[To be done]:
Quote all of the data below exactly, please.

[Data records]:

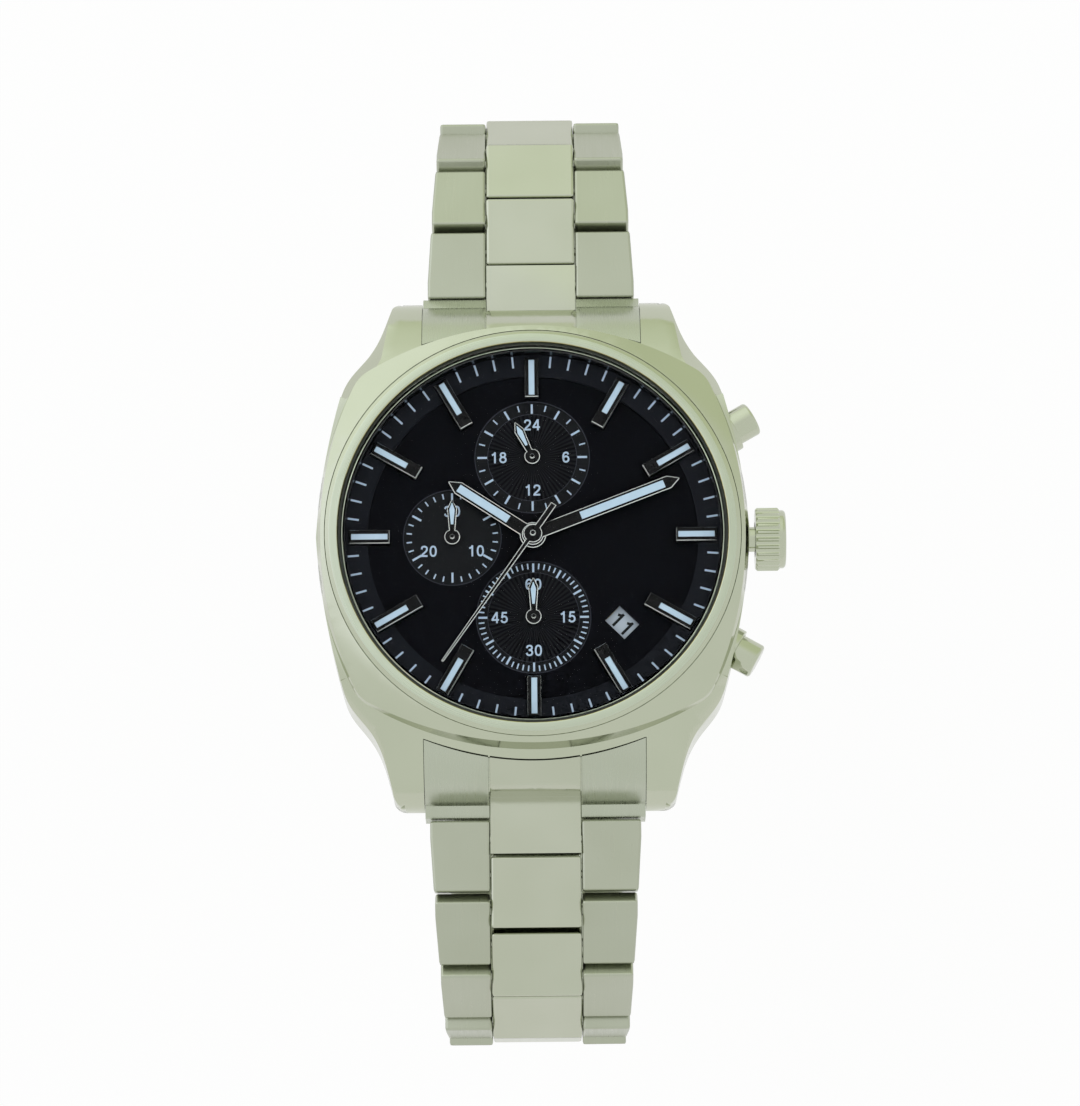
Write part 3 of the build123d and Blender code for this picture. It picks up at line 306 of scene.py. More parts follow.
# Luminous paint: a thick chalky paste of coarse grains.
LUME = Coating("luminous_paint", "#bdd2e4", "#b1c8dc", 0.75, pitch=0.09, depth=0.004, drift=0.8, shine=0.2)
DATE_WHITE = Coating("printed_date_disc", "#b4bdc8", "#a6b1bf", 0.5, shine=0.3)
DATE_INK = Coating("black_date_ink", "#0a0a0c", "#101012", 0.6, pitch=0.08, shine=0.2)
# The crystal's nylon gasket is pale in itself; its near-black colour here is painted shade, standing in for the
# thin dark line round the crystal's rim.
GASKET_PAINTED_SHADE = Coating("nylon_gasket_painted_shade", "#20241f", "#2a2f29", 0.5, shine=0.4)
RUBBER = Coating("nitrile_rubber", "#1b1b1c", "#222223", 0.7, pitch=0.15, depth=0.003, shine=0.3)
MOULDED = Coating("moulded_acetal", "#d8d5ca", "#cdc9bd", 0.5, pitch=0.25, depth=0.003, shine=0.45)
SOLDER_MASK = Coating("green_solder_mask", "#1f5a37", "#194d2f", 0.35, pitch=0.2, depth=0.002)
CRYSTAL = Glass("coated_mineral_glass", "#ffffff", "#fbfffd", 0.0, depth=0.0)


# ---------------------------------------------------------------- meshes


RING_STEPS = 120        # round a printed ring
NEAR = 0.01             # heights and radii that differ by less are taken as equal
SHARP = 32.0            # degrees: a CAD node's edges sharper than this are rounded
MERGED = 0.002          # a CAD mesh's corners nearer than this are one
FLAT = 0.05             # degrees: its faces that differ by less are one


def top_of(node: str) -> float:
    """Height of a CAD node's highest point at rest, in millimetres."""
    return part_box(node)[1].z / MM


def joint_place(name: str) -> tuple[float, float]:
    """Where a joint's upright axis stands, in millimetres."""
    place = next(joint for joint in frame["joints"] if joint["name"] == name)["pos_m"]
    return place[0] / MM, place[1] / MM


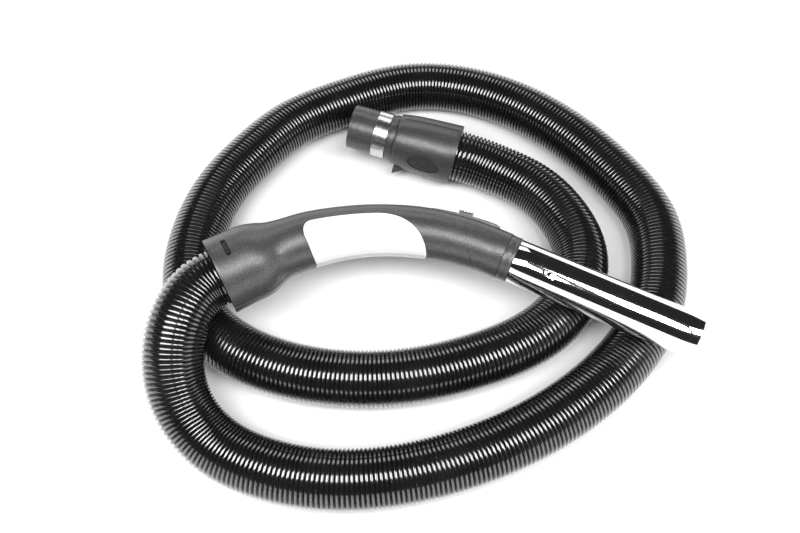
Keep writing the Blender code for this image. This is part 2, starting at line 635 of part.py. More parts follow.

[Solution for this problem]:
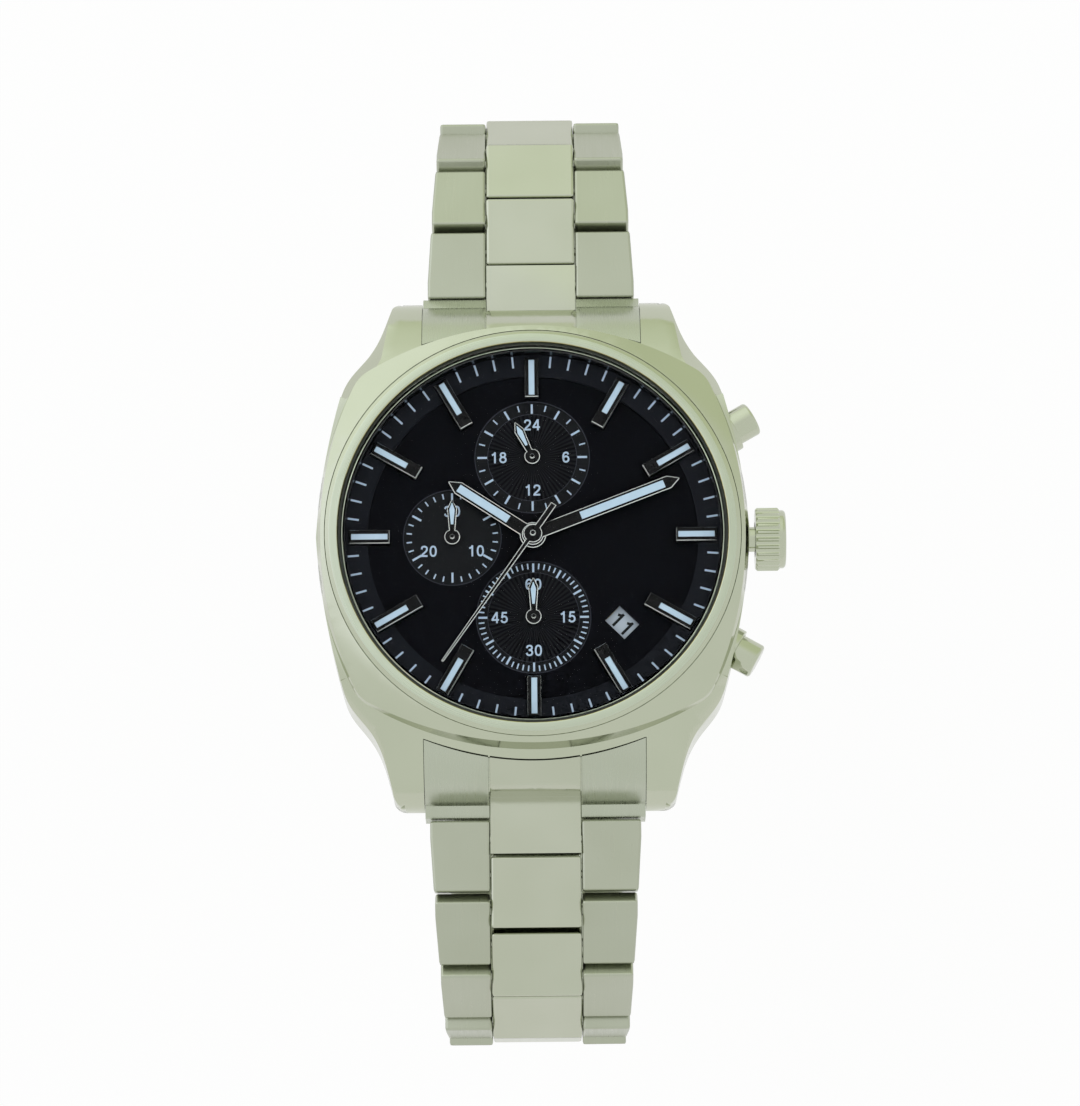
Write part 3 of the build123d and Blender code for this picture. It picks up at line 306 of scene.py. More parts follow.
# Luminous paint: a thick chalky paste of coarse grains.
LUME = Coating("luminous_paint", "#bdd2e4", "#b1c8dc", 0.75, pitch=0.09, depth=0.004, drift=0.8, shine=0.2)
DATE_WHITE = Coating("printed_date_disc", "#b4bdc8", "#a6b1bf", 0.5, shine=0.3)
DATE_INK = Coating("black_date_ink", "#0a0a0c", "#101012", 0.6, pitch=0.08, shine=0.2)
# The crystal's nylon gasket is pale in itself; its near-black colour here is painted shade, standing in for the
# thin dark line round the crystal's rim.
GASKET_PAINTED_SHADE = Coating("nylon_gasket_painted_shade", "#20241f", "#2a2f29", 0.5, shine=0.4)
RUBBER = Coating("nitrile_rubber", "#1b1b1c", "#222223", 0.7, pitch=0.15, depth=0.003, shine=0.3)
MOULDED = Coating("moulded_acetal", "#d8d5ca", "#cdc9bd", 0.5, pitch=0.25, depth=0.003, shine=0.45)
SOLDER_MASK = Coating("green_solder_mask", "#1f5a37", "#194d2f", 0.35, pitch=0.2, depth=0.002)
CRYSTAL = Glass("coated_mineral_glass", "#ffffff", "#fbfffd", 0.0, depth=0.0)


# ---------------------------------------------------------------- meshes


RING_STEPS = 120        # round a printed ring
NEAR = 0.01             # heights and radii that differ by less are taken as equal
SHARP = 32.0            # degrees: a CAD node's edges sharper than this are rounded
MERGED = 0.002          # a CAD mesh's corners nearer than this are one
FLAT = 0.05             # degrees: its faces that differ by less are one


def top_of(node: str) -> float:
    """Height of a CAD node's highest point at rest, in millimetres."""
    return part_box(node)[1].z / MM


def joint_place(name: str) -> tuple[float, float]:
    """Where a joint's upright axis stands, in millimetres."""
    place = next(joint for joint in frame["joints"] if joint["name"] == name)["pos_m"]
    return place[0] / MM, place[1] / MM


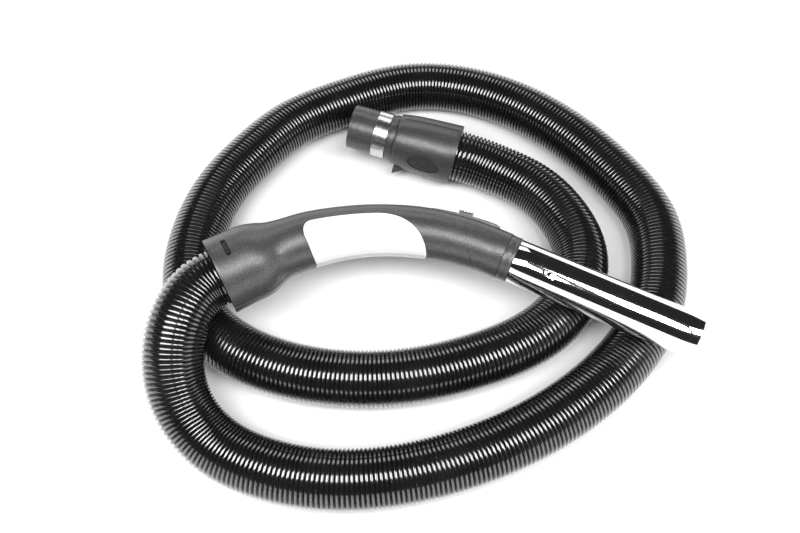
Keep writing the Blender code for this image. This is part 2, starting at line 635 of part.py. More parts follow.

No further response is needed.